As the child of scientists, I can’t say for sure, but I think that our schools probably had an effect on the way kids who went through them looked at the world. Frankly, if you want a natural way of looking at the world, turn to religion. It’s easy for the human brain to wrap itself around mystery, wonder, and unexplained miracles.
Less easy is to train the human brain to do the thing that it alone among animal brains can do: reason. The scientific method is based on reason. It requires you to take that mass of neural pathways created by senses, emotion, and the story of your life and force them into the straight and narrow.
An example: One of my pre-mommy jobs was teaching argumentation at Cal State Hayward (now CSU East Bay). The young people I was teaching were largely products of poorly performing California public schools. Though the class was a basic Language Arts requirement, it was fundamentally a science class: How can we take apart something we believe is true and prove that it is true?
This is a hard thing for most people to do. One student I remember in particular. He had written an essay about driving (what a California topic!). Per my instructions, he tried to state his position, then develop the reasons behind it. In his first draft, he had a section about how Asian people were bad drivers. I pointed out to him that this was a stereotype. He agreed.
So a week later he turned in his finished paper. It had much in it that was well-reasoned, but he ended with something like this: “It’s not racist of me to say that Asians are bad drivers, because my sister is adopted from Korea, and she’s a bad driver.”
Oy. That sentence is a fallacy goldmine. Why was he able to write with reason for the rest of the essay, but when it came to his sister, he was stuck in emotion and prejudice?
Science makes us take fundamental parts of our belief systems and question them. Most of us are not comfortable doing this. I know that when I question something I believe and find it biased or lacking in evidence, I get this protective feeling. I MUST justify this, my instincts tell me, because it’s something I BELIEVE.
Another example: From a teaching point of view, there was one pair of essays in the book that we were using that showed rational argumentation at its best. The essays were about evolution. One of the young women in the class found them fascinating. She was a Christian, and she told me that she wanted to write her paper about evolution and religion. I don’t remember if I told her my concern: it is very hard for deeply religious people to look at their faith rationally in the way that she had to in order to write a successful argumentative essay.

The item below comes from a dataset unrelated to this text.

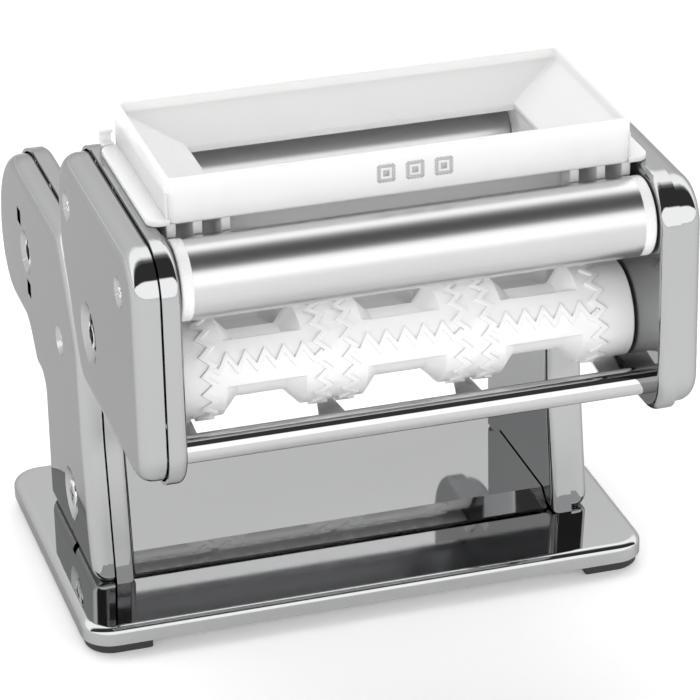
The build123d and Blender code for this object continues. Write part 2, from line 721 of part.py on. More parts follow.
def funnel(grow, low_z, straight=False):
    """The space above the sloping floor, or the throat below it, grown sideways."""
    throat_y = (THROAT_FRONT + THROAT_BACK) / 2
    low = Rectangle(2 * (THROAT_HALF_X + grow), THROAT_BACK - THROAT_FRONT + 2 * grow)
    if straight:
        start = HOPPER_BOTTOM - THROAT_CUT
        return Pos(0, throat_y, start) * extrude(low, low_z + 1 - start)
    middle_y = (HOPPER_FRONT + HOPPER_BACK) / 2
    inset = HOPPER_WALL - grow
    high = Rectangle(
        2 * (HOPPER_HALF_X - inset), HOPPER_BACK - HOPPER_FRONT - 2 * inset
    )
    return loft([Pos(0, throat_y, low_z) * low, Pos(0, middle_y, HOPPER_TOP) * high])


def ear(side):
    """The flange at an end of the tray that rests on a side plate."""
    inner = side * (HOPPER_HALF_X - 1)
    outer = side * EAR_REACH
    body = brick(
        inner, outer, HOPPER_FRONT + 1, HOPPER_BACK - 4, HOPPER_BOTTOM, HOPPER_BOTTOM + EAR_THICK
    )
    corners = body.edges().filter_by(Axis.Z).filter_by_position(
        Axis.X, *sorted((outer - 0.01, outer + 0.01))
    )
    return fillet(corners, 4.0)


def rib(middle):
    """A deep rib across the underside; its lower end points down between the sheets."""
    front = HOPPER_FRONT + 1
    back = HOPPER_BACK - 1
    tip_front, tip_back, tip_z = RIB_TIP
    points = [
        (front, RIB_SHOULDER), (tip_front, tip_z), (tip_back, tip_z), (back, RIB_SHOULDER),
        (back, HOPPER_TOP - 8), (front, HOPPER_TOP - 8),
    ]
    profile = make_face(Polyline(*points, close=True).edges())
    return slab(profile, middle - RIB_THICK / 2, middle + RIB_THICK / 2)


def apron():
    """The thin wall that hangs in front of the throat."""
    half = THROAT_HALF_X + HOPPER_WALL - 0.7
    return brick(-half, half, THROAT_FRONT - HOPPER_WALL, THROAT_FRONT, APRON_LOW, THROAT_Z)


def unit_screws():
    """The four screws that hold the unit's caps to their posts."""
    seat = UNIT_OUTER - UNIT_DISH_DEPTH
    return [
        pan_screw(side * seat, side, *post, SCREW_HEAD, SCREW_HEIGHT, 7)
        for side in SIDES.values()
        for post in CAP_POSTS
    ]


def machine_screws():
    """The two screws that hold the machine's caps to the lower rod."""
    seat = MACHINE_OUTER - MACHINE_DISH_DEPTH
    return [
        pan_screw(side * seat, side, *LOW_ROD, SCREW_HEAD, SCREW_HEIGHT, 7)
        for side in SIDES.values()
    ]


def leg_bolts():
    """The two bolts through the leg dimples into the brackets inside."""
    seat = MACHINE_OUTER - MACHINE_DISH_DEPTH
    return [
        pan_screw(side * seat, side, *LEG_BOLT, BOLT_HEAD, BOLT_HEIGHT, 5)
        for side in SIDES.values()
    ]


# ---------------------------------------------------------------- write every piece
save(base_plate(), "base_plate")
for x_name, x_side in SIDES.items():
    for y_name, y_side in {"front": -1, "rear": 1}.items():
        save(foot(x_side, y_side), f"foot_{y_name}_{x_name}")
    save(leg_bracket(x_side), f"leg_bracket_{x_name}")
    save(machine_cap(x_side), f"machine_{x_name}_cap")
    save(machine_plate(x_side), f"machine_{x_name}_plate")
    save(unit_cap(x_side), f"ravioli_{x_name}_cap")
    save(unit_plate(x_side), f"ravioli_{x_name}_plate")
save(
    Compound([base_screw(side, y) for side in SIDES.values() for y in BASE_SCREW_Y]),
    "base_screws",
)

drive_roller = sheeting_roller(DRIVE_Y, MACHINE_SHAFT_END, MACHINE_INNER + 6)
save(drive_socket(drive_roller, MACHINE_SHAFT_END, DRIVE_Y, DRIVE_Z), "driven_sheeting_roller")
save(
    sheeting_roller(ADJUST_Y, MACHINE_GEAR_X - GEAR_WIDTH - 0.4, MACHINE_INNER + 6),
    "adjustable_sheeting_roller",
)
gear_span = (MACHINE_GEAR_X, MACHINE_GEAR_X - GEAR_WIDTH)
save(
    gear(*gear_span, DRIVE_Y, DRIVE_Z, SMOOTH_TEETH, SMOOTH_SPACING, 0, SHAFT_R),
    "driven_roller_gear",
)
save(
    gear(*gear_span, ADJUST_Y, DRIVE_Z, SMOOTH_TEETH, SMOOTH_SPACING, 9, SHAFT_R),
    "adjustable_roller_gear",
)
save(
    Compound([bush(side, MACHINE_INNER, DRIVE_Y, DRIVE_Z) for side in SIDES.values()]),
    "driven_roller_bushes",
)
save(Compound(eccentric_bushes()), "eccentric_bushes")
save(scraper(DRIVE_Y, 1), "rear_scraper")
save(scraper(ADJUST_Y - SMOOTH_TRAVEL, -1), "front_scraper")
save(spacer_rod(MACHINE_INNER, *HANG_ROD, ROD_R), "machine_hanging_rod")
save(necked_rod(MACHINE_INNER, MACHINE_NECK_END, *LOW_ROD, ROD_R), "machine_lower_rod")
save(knob_hub(), "knob_hub")
save(knob_dial(), "knob_dial")
save(thickness_knob(), "thickness_knob")
save(Compound(machine_screws()), "machine_cap_screws")
save(Compound(leg_bolts()), "leg_bolts")

for name, axis_y in {"front": MOULD_FRONT_Y, "rear": MOULD_REAR_Y}.items():
    save(moulding_roller(axis_y), f"{name}_moulding_roller")
rear_shaft = rod(UNIT_SHAFT_END, UNIT_SEAM + 4, MOULD_REAR_Y, MOULD_Z, SHAFT_R)
save(
    drive_socket(rear_shaft, UNIT_SHAFT_END, MOULD_REAR_Y, MOULD_Z), "rear_moulding_shaft"
)
save(
    rod(-UNIT_SEAM, UNIT_SEAM + 4, MOULD_FRONT_Y, MOULD_Z, SHAFT_R), "front_moulding_shaft"
)
unit_gear_span = (UNIT_GEAR_X, UNIT_GEAR_X + GEAR_WIDTH)
for name, axis_y, phase in (("rear", MOULD_REAR_Y, 0), ("front", MOULD_FRONT_Y, 9)):
    save(
        gear(*unit_gear_span, axis_y, MOULD_Z, MOULD_TEETH, MOULD_SPACING, phase, SHAFT_R),
        f"{name}_moulding_gear",
    )
save(
    Compound([
        bush(side, UNIT_INNER, axis_y, MOULD_Z)
        for side in SIDES.values()
        for axis_y in (MOULD_FRONT_Y, MOULD_REAR_Y)
    ]),
    "moulding_bushes",
)
for name, axis_y in {"front": CARRY_FRONT_Y, "rear": CARRY_REAR_Y}.items():
    save(carrying_tube(axis_y), f"{name}_carrying_tube")
    save(carrying_axle(axis_y), f"{name}_carrying_axle")
    for x_name, x_side in SIDES.items():
        save(carrying_ring(axis_y, x_side), f"{name}_{x_name}_ring")
save(stripper_comb(*FRONT_COMB), "front_stripper_comb")
save(stripper_comb(*REAR_COMB), "rear_stripper_comb")
save(spacer_rod(UNIT_INNER, *FRONT_ROD, FRONT_ROD_R), "unit_front_rod")
save(spacer_rod(UNIT_INNER, *REAR_ROD, ROD_R), "unit_rear_rod")
save(Compound([mounting_hook(side) for side in SIDES.values()]), "mounting_hooks")
save(hopper(), "filling_hopper")
save(Compound(unit_screws()), "ravioli_cap_screws")
save(
    Compound([cap_post(side, post) for side in SIDES.values() for post in CAP_POSTS]),
    "ravioli_cap_posts",
)
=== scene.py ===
"""Looks for the pasta roller machine: materials, detailed pieces, camera and light.

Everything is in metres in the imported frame: X along the rollers, -Y the ravioli side, +Z up.
"""

import json
import math

import bmesh
import bpy
from mathutils import Matrix, Vector


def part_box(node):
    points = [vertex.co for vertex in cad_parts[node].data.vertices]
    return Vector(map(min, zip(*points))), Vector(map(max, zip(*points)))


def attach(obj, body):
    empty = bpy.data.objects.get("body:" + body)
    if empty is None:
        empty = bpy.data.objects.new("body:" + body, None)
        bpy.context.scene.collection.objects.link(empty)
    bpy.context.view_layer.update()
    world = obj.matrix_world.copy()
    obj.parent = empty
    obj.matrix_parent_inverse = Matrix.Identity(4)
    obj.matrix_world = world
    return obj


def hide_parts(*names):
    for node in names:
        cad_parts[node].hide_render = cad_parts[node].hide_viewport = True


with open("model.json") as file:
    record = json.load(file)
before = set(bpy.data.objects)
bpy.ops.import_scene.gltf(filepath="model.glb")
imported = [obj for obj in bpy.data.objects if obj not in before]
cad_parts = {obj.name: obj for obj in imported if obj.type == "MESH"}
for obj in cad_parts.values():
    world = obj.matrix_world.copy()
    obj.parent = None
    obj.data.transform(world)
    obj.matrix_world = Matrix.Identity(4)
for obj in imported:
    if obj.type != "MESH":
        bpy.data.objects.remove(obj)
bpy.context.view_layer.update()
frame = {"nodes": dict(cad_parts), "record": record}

MM = 0.001
NODES = frame["nodes"]

# ---------------------------------------------------------------- the camera, as fitted
CAMERA_AZIMUTH = -16.23
CAMERA_ELEVATION = 25.59
CAMERA_ROLL = -1.22
CAMERA_LENS = 189.45
CAMERA_DISTANCE = 1.3249
CAMERA_TARGET = Vector((0.0122, 0.0, 0.0714))


# ---------------------------------------------------------------- material helpers
class Nodes:
    """A small wrapper that adds shader nodes to one material's tree."""

    def __init__(self, name):
        self.material = bpy.data.materials.new(name)
        self.material.use_nodes = True
        self.tree = self.material.node_tree
        self.tree.nodes.clear()
        self.out = self.tree.nodes.new("ShaderNodeOutputMaterial")
        self.shader = self.tree.nodes.new("ShaderNodeBsdfPrincipled")
        self.tree.links.new(self.shader.outputs[0], self.out.inputs[0])
        self.coords = self.tree.nodes.new("ShaderNodeTexCoord")

    def link(self, source, target):
        self.tree.links.new(source, target)

    def noise(self, scale, detail, stretch=(1, 1, 1), rough=0.5):
        """Noise in object space; stretch multiplies the frequency along each axis."""
        mapping = self.tree.nodes.new("ShaderNodeMapping")
        mapping.inputs["Scale"].default_value = stretch
        self.link(self.coords.outputs["Object"], mapping.inputs["Vector"])
        node = self.tree.nodes.new("ShaderNodeTexNoise")
        node.inputs["Scale"].default_value = scale
        node.inputs["Detail"].default_value = detail
        node.inputs["Roughness"].default_value = rough
        self.link(mapping.outputs[0], node.inputs["Vector"])
        return node.outputs["Fac"]

    def ramp(self, fac, stops):
        node = self.tree.nodes.new("ShaderNodeValToRGB")
        items = node.color_ramp.elements
        while len(items) < len(stops):
            items.new(0.5)
        for item, (place, value) in zip(items, stops):
            item.position = place
            item.color = (*value, 1) if isinstance(value, tuple) else (value, value, value, 1)
        self.link(fac, node.inputs["Fac"])
        return node.outputs["Color"]

    def bump(self, height, strength, distance, normal=None):
        node = self.tree.nodes.new("ShaderNodeBump")
        node.inputs["Strength"].default_value = strength
        node.inputs["Distance"].default_value = distance
        self.link(height, node.inputs["Height"])
        if normal is not None:
            self.link(normal, node.inputs["Normal"])
        return node.outputs["Normal"]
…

I was amazed at the result. Instead of falling back on the easy arguments on both sides, this young woman of faith wrote a well-reasoned piece that both held up as argumentation, and confirmed her belief in religion. She came to me in what was like a religious fever, so excited about her paper. She had been “born again” into the realization that it is possible to be human, to have emotions and faith, but also to use the rational abilities that she as a human had been given. I considered it a great success of mine as a teacher, but she is the one who did all the work.
Science is not easy. In college, I took a physics class with a German professor who was always getting his demonstrations wrong. “Oh, vell,” he would say. “You know vat vas supposed to happen.”
That was the human coming to terms with science. Science wants to be exact, but the world is imprecise. Our atoms work mathematically, but our societies are chaotic and freeform. Those darn wire strippers made what seemed like a simple experiment very hard.
For the county science fair, my daughter and I are just about to redo her experiment so that she can show the physical results to the judges. And if it comes out different this time?
“Oh, vell,” she can say. “You know vat vas SUPPOSED to happen!”